Tous les cinq ans, la Société pour l'attribution des noms de domaine et des numéros sur internet (Icann), autorité californienne qui gère les noms de domaine internet, publie sa stratégie à venir.
Le 28 août, le grand ordonnateur du web a donc dévoilé sa vision du réseau mondial pour la période 2021-2025. Selon l'organisme, l'ambition numéro 1 pour maintenir «un internet unique et interopérable mondialement» est de renforcer la sécurité du protocole DNS (Domain Name System), qui traduit les adresses URL (www.korii.fr) en adresses IP (104.20.16.220) lisibles par les machines.
Attaques conséquentes
Pourquoi? Parce que les attaques basées sur le DNS, qui permettent à un assaillant de rediriger les utilisateurs vers un faux site pour dérober leurs informations personnelles, sont en recrudescence.

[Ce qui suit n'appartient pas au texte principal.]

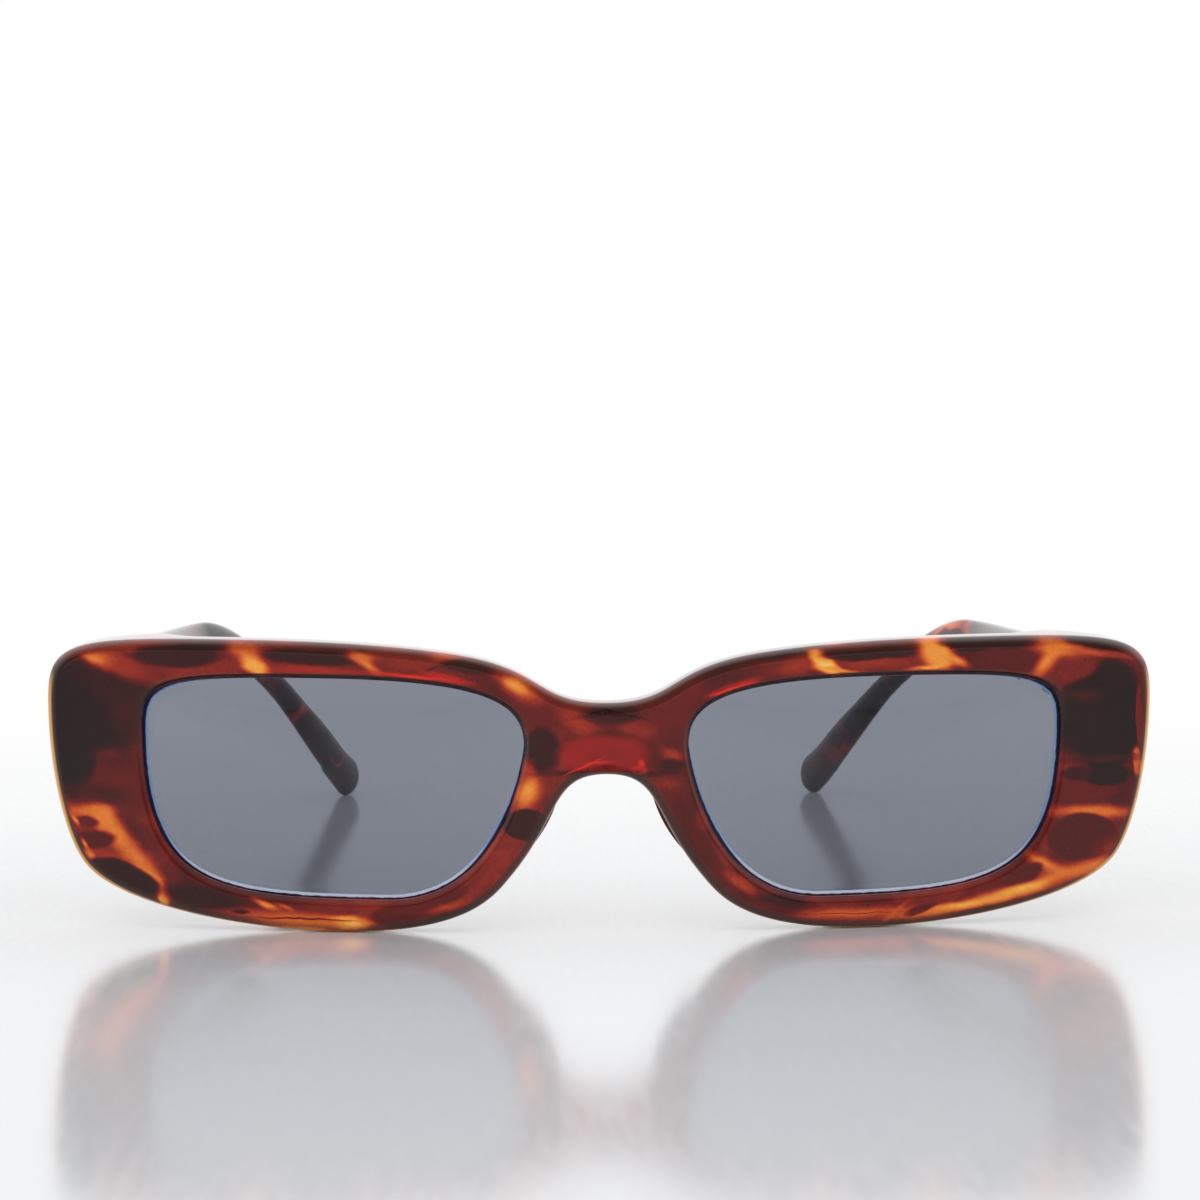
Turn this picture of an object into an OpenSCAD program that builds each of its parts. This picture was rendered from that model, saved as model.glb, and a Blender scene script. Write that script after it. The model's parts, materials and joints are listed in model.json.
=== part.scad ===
// Plastic sunglasses with a deep rectangular front, two flat grey lenses and
// two temples that fold on five-knuckle hinges. Sizes are in millimetres.
// +Z is up, the front faces -Y and the temples run back to +Y. X = 0 is the
// plane of symmetry and the frame stands on Z = 0. Left and right are the
// wearer's own, so the left side is at +X.

/* [Front] */
// Width of one lens opening
lens_w = 48.4; // [44:0.1:54]
// Height of one lens opening
lens_h = 28.2; // [25:0.1:32]
// Distance between the two lens openings
bridge_w = 20.5; // [18:0.1:24]
// Height of the rim above an opening
rim_top = 4.7; // [4:0.1:7]
// Height of the rim below an opening
rim_bottom = 4.2; // [3.6:0.1:7]
// Width of the end piece beside an opening
end_w = 12.3; // [11.5:0.1:15]
// How far the middle of the bridge dips below the top of the front
bridge_dip = 7.7; // [5:0.1:9]
// Height of the bridge at its middle
bridge_h = 9.1; // [7:0.1:11]
// Thickness of the front
front_t = 5; // [4.6:0.1:6]
// Thickness of an end piece at its outer side
end_t = 4.4; // [4:0.1:6]
// Radius of the rounded outer edge
edge_r = 1.4; // [0.8:0.1:1.8]
// Width of the bevel round an opening
bevel = 0.65; // [0.4:0.05:1.2]
// Radius to which the front is bent
face_r = 256; // [200:1:400]
// Forward lean of the front in degrees
tilt = 2.5; // [0:0.1:5]

/* [Lenses] */
// Thickness of a lens
lens_t = 2; // [1.6:0.1:2.4]
// Distance of the lens groove from the front face
groove_y = 2.6; // [2.2:0.1:2.8]
// Depth of the lens groove
groove_d = 0.9; // [0.5:0.05:1.1]
// Width of the lens groove at its mouth
groove_w = 1.6; // [1:0.1:2]
// Wall of the opening that is left behind the groove
back_lip = 0.4; // [0.3:0.05:0.6]
// Width of the bevel from that wall to the back of the front
back_bevel = 1.2; // [0.6:0.05:1.2]
// How far the middle of a lens bulges forward
lens_bulge = 0.9; // [0:0.1:1.2]
// Clearance round a lens in its rim
lens_gap = 0.05; // [0.02:0.01:0.1]

/* [Nose pads] */
// Width of a nose pad
pad_w = 3.7; // [3:0.1:4.2]
// How far a nose pad stands out behind the front
pad_d = 3.8; // [2:0.1:5]
// Half of the distance between the upper ends of the pads
pad_in = 5.9; // [5:0.1:7]

/* [Temples] */
// Distance of a temple's outer face from the side of the front
temple_inset = 1.2; // [0.8:0.1:2]
// Thickness of a temple at the hinge
temple_t = 4.6; // [4.2:0.1:5.2]
// Height of a temple at the hinge
temple_h = 16.5; // [12:0.1:17]
// Distance of a temple's upper edge from the top of the front
temple_drop = 4.5; // [3:0.1:6]
// Length of a temple from the hinge to the ear bend, along Y
shank_l = 81.5; // [75:0.1:95]
// How far a temple has come in at the ear bend
shank_in = 8; // [4:0.1:12]
// Thickness of a temple at the neck behind the ear bend
neck_t = 2.9; // [2.8:0.1:3.6]
// Height of a temple at the neck
neck_h = 3.9; // [3.4:0.1:6]
// Length of the ear piece, along Y
ear_l = 48.6; // [38:0.1:52]
// How far the ear piece comes in
ear_in = 20.1; // [10:0.1:24]
// Thickness of the paddle at the end of a temple
paddle_t = 4; // [3.4:0.1:4.6]
// Height of the paddle
paddle_h = 8.1; // [6:0.1:10]
// Clearance between a temple's end and the end piece
butt_gap = 0.1; // [0.06:0.01:0.2]

/* [Hinges] */
// Height of the hinge's middle above the table
hinge_z = 25.6; // [24:0.1:27]
// Height of one hinge knuckle
knuckle_h = 1.45; // [1.2:0.05:1.6]
// Gap between two knuckles
knuckle_gap = 0.06; // [0.04:0.01:0.12]
// Radius of a knuckle
knuckle_r = 1.2; // [1.05:0.05:1.3]
// Clearance round a knuckle
knuckle_clear = 0.1; // [0.06:0.01:0.2]
// Thickness of a hinge plate
plate_t = 1; // [0.8:0.1:1.2]
// Length of the plate sunk in the end piece, along X
front_plate_l = 4.6; // [4:0.1:5]
// Length of the plate sunk in the temple, along Y
temple_plate_l = 9.6; // [7:0.1:14]
// Radius of the hinge screw
screw_r = 0.6; // [0.5:0.05:0.7]
// Radius of the screw's head
head_r = 0.9; // [0.8:0.05:0.95]
// Height of the screw's head
head_h = 0.6; // [0.4:0.05:0.8]
// Width of the screw's slot
slot_w = 0.3; // [0.2:0.05:0.4]
// Running clearance round the screw
screw_fit = 0.04; // [0.02:0.01:0.06]
// Length of the block that anchors a hinge plate in the temple
anchor_l = 2.4; // [1.6:0.1:3]
// Radius of the core wire in a temple
core_r = 0.6; // [0.4:0.05:0.7]
// Clearance of the metal that is sunk in plastic
sunk_gap = 0.02; // [0.01:0.01:0.05]

/* [Hidden] */

shell_colour = [0.32, 0.11, 0.06];
pad_colour = [0.42, 0.15, 0.07];
lens_colour = [0.30, 0.32, 0.35, 0.75];
metal_colour = [0.78, 0.76, 0.72];
wire_colour = [0.70, 0.70, 0.68];

half_w = bridge_w / 2 + lens_w + end_w;
open_x = bridge_w / 2;
open_far = open_x + lens_w;
open_top = rim_bottom + lens_h;
top_z = open_top + rim_top;
bridge_top = top_z - bridge_dip;
arch_z = bridge_top - bridge_h;
// The bottom of the rim is lowest here.
low_x = open_x + 0.484 * lens_w;
// Rays from this point cut the rim into stations.
eye = [open_x + 0.47 * lens_w, rim_bottom + 0.56 * lens_h];

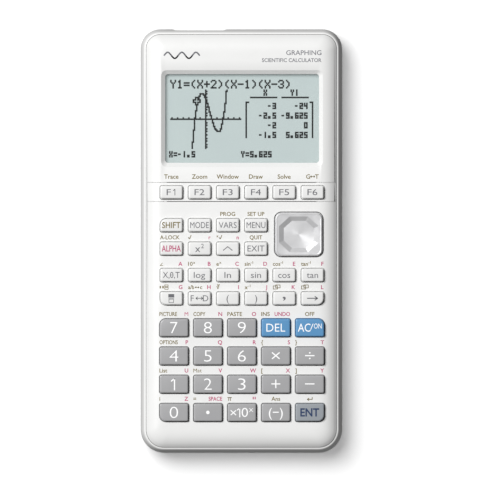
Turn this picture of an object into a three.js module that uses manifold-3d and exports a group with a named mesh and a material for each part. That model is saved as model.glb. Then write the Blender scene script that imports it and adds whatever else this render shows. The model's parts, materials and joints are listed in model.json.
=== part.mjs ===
// A handheld graphing calculator: a white two-part case with a clear display window, forty-six keys that
// each slide down on their own, a cursor pad that rocks two ways, and a hinged battery cover underneath.
//
// Millimetres. +X is the calculator's right, +Y its top (display) end, +Z up out of the key face.
// The origin is under the middle of the case, on the surface that its feet stand on.
import * as THREE from "three";
import { mergeVertices } from "three/addons/utils/BufferGeometryUtils.js";
import Module from "manifold-3d";

const wasm = await Module();
wasm.setup();

// ---------------------------------------------------------------- driving dimensions
const WIDTH = 83.5;
const LENGTH = 175.5;
const TOP_CORNER = 8.2; // outline radius at the display end
const BOTTOM_CORNER = 9.7; // outline radius at the numeral end
const SMALLEST_CORNER = 0.8;

// Heights above the table.
const FOOT_H = 0.6;
const FLOOR_TOP = 2.2; // inner face of the rear case floor
const RIM_Z = 16.6; // flat rim of the rear case, around the front case
const SKIRT_Z = 14.4; // lower edge of the front case
const EDGE_Z = 16.9; // where the front face meets its own edge
const FACE_Z = 19.6; // flat middle of the front face
const FACE_INNER_Z = 17.8;
const KEY_TOP_Z = 21.2;
const GAP = 0.3; // clearance between pieces that meet

// Front face: flat in the middle and falling away to its edge, ever more steeply.
const FRONT_INSET = 2.4;
const CROWN_W = 8.5;
const CROWN_POWER = 3.1;
const CROWN_STEPS = 4;
const SKIRT_INNER = 3.7;
const FACE_INNER_INSET = 6.4;

// Display.
const WINDOW = { x: 0.3, y: 50.65, w: 63.6, h: 36.7, corner: 1.2 };
const RECESS = { left: 1.7, right: 1.7, top: 1.6, bottom: 1.8 };
const RECESS_LAND_Z = 18.2; // the sloped walls of the recess end here, above a short upright edge
const WINDOW_TOP_Z = 17.5;
const WINDOW_T = 1.0;
const WINDOW_LAP = 1.5; // how far the window reaches under the case, all round
const FRAME = { w: 70.5, h: 45.0, bottom: 16.5 };
const PANEL = { w: 69.0, h: 43.0, z: 14.5, t: 1.7 };
const RIBBON = { halfW: 20, bottom: 24.8, top: 33, z: 14.0, t: 0.2 };

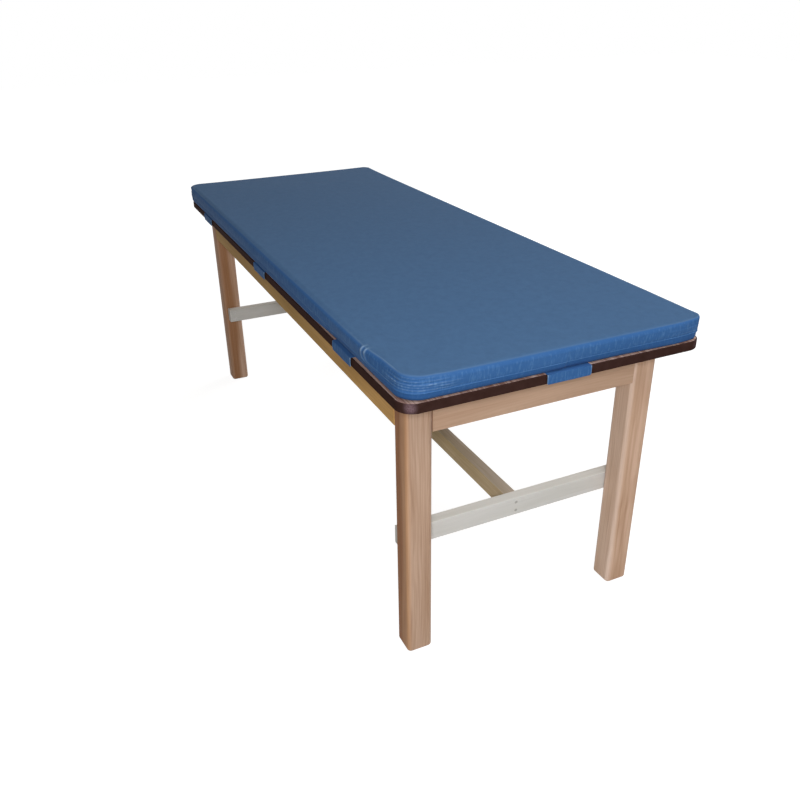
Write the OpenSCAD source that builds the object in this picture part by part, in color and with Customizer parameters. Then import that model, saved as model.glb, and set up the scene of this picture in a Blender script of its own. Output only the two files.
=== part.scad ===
// Treatment table: hardwood legs and aprons, an H-shaped brace, a laminate top with a moulded edge,
// and a loose padded mat that is held by eight straps over the edge.
// Origin on the floor under the middle of the top, +X to the front end, +Y to the left side, +Z up.

/* [Top] */
// Length of the top over its edge moulding
top_l = 1981; // [1600:1:2300]
// Width of the top over its edge moulding
top_w = 762; // [650:1:900]
// Corner radius of the top, seen from above
top_corner_r = 40; // [25:1:80]
// Thickness of the core board
core_t = 20.6; // [16:0.1:30]
// Thickness of the laminate sheet on the core
laminate_t = 0.8; // [0.6:0.1:1.5]
// Thickness of the backer sheet under the core
backer_t = 0.8; // [0.6:0.1:1.5]
// Thickness of the edge moulding
moulding_t = 3; // [2.6:0.1:6]
// Rounding of the moulding's outer edges
moulding_r = 2.2; // [1:0.1:2.4]
// Thickness of the moulding's tongue
tongue_t = 2; // [1.5:0.1:3]
// Depth of the moulding's tongue in the core
tongue_l = 9; // [6:0.5:12]

/* [Legs] */
// Height of the legs, up to the underside of the top
leg_h = 713.5; // [550:0.5:850]
// Side of a leg's square section
leg_s = 65; // [50:0.5:80]
// Rounding of a leg's long edges
leg_edge_r = 11; // [5:0.5:14]
// Rounding of the edges under a foot
foot_round = 7; // [2:0.5:8]
// How far the top stands out past the legs at each end
overhang_end = 89; // [40:1:140]
// How far the top stands out past the legs at each side
overhang_side = 48.5; // [20:0.5:80]

/* [Aprons] */
// Height of the aprons
apron_h = 105; // [80:1:140]
// Thickness of the aprons
apron_t = 22; // [18:0.5:28]
// How far the aprons stand back from the legs' outer faces
apron_inset = 1.5; // [0:0.5:5]
// Rounding of the edges of aprons and stretchers
board_ease = 2; // [1:0.5:4]
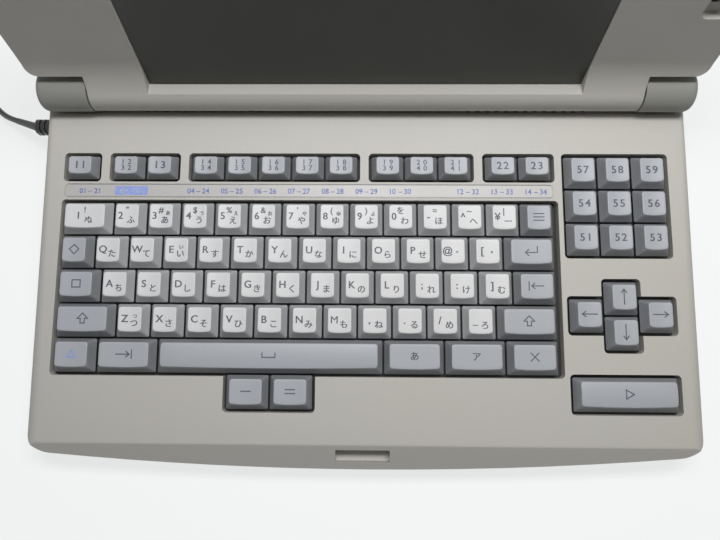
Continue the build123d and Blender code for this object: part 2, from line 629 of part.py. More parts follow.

Le 10 janvier, les entreprises de cybersécurité FireEye et Talos (Cisco) révélaient que des assaillants iraniens avaient falsifié le DNS pour espionner les gouvernements du Liban et des Émirats arabes unis. La technique avait été baptisée «DNSpionnage» par Talos.
En réponse, la section cybersécurité du Département de la Sécurité intérieure des États-Unis (DHS) avait publié deux semaines plus tard son premier avertissement urgent sur le sujet, pour exhorter les agences fédérales à se prémunir contre cette menace.
L'Icann avait fait plus fort encore: le 22 février, l'organisme publiait un rapport anxiogène sur le sujet et alertait sur une «attaque conséquente en cours» sur l'infrastructure du réseau.
La phrase, curieusement tournée, faisait référence à un simple risque. Mais la presse s'emballe et rapidement, les plateaux télé évoquent une «attaque massive et inédite» sur le réseau.
Même Mounir Mahjoubi, alors secrétaire d'État au numérique, tombera dans le panneau. Belle opération de lobbying de l'Icann pour accélérer le déploiement du nouveau protocole DNSSEC (Domain Name System Security Extension), qui garantit la validité des données échangées en les signant.
Le risque de la division
Dernière menace pour le futur du web, selon l'Icann: les pays qui tentent de se désolidariser d'internet en créant leurs propres serveurs racines DNS, hors des treize serveurs mondiaux qui composent la «zone racine» (root zone) du web mondial.
Une allusion directe à la Russie de Poutine, qui tente depuis 2017 de déployer un réseau alternatif souverain, partagé avec les autres BRICS (Brésil, Russie, Inde, Chine, Afrique du Sud), qu'elle pourrait couper du reste du web si elle percevait le moindre signe d'une ingérence américaine.
Initialement prévu pour 2018, il n'a toujours pas été mis en service, mais des sources russes indiquent que tout est prêt. L'Icann le sait: le jour où ce web alternatif sera branché, c'en sera fini du réseau unique tel que nous le connaissons.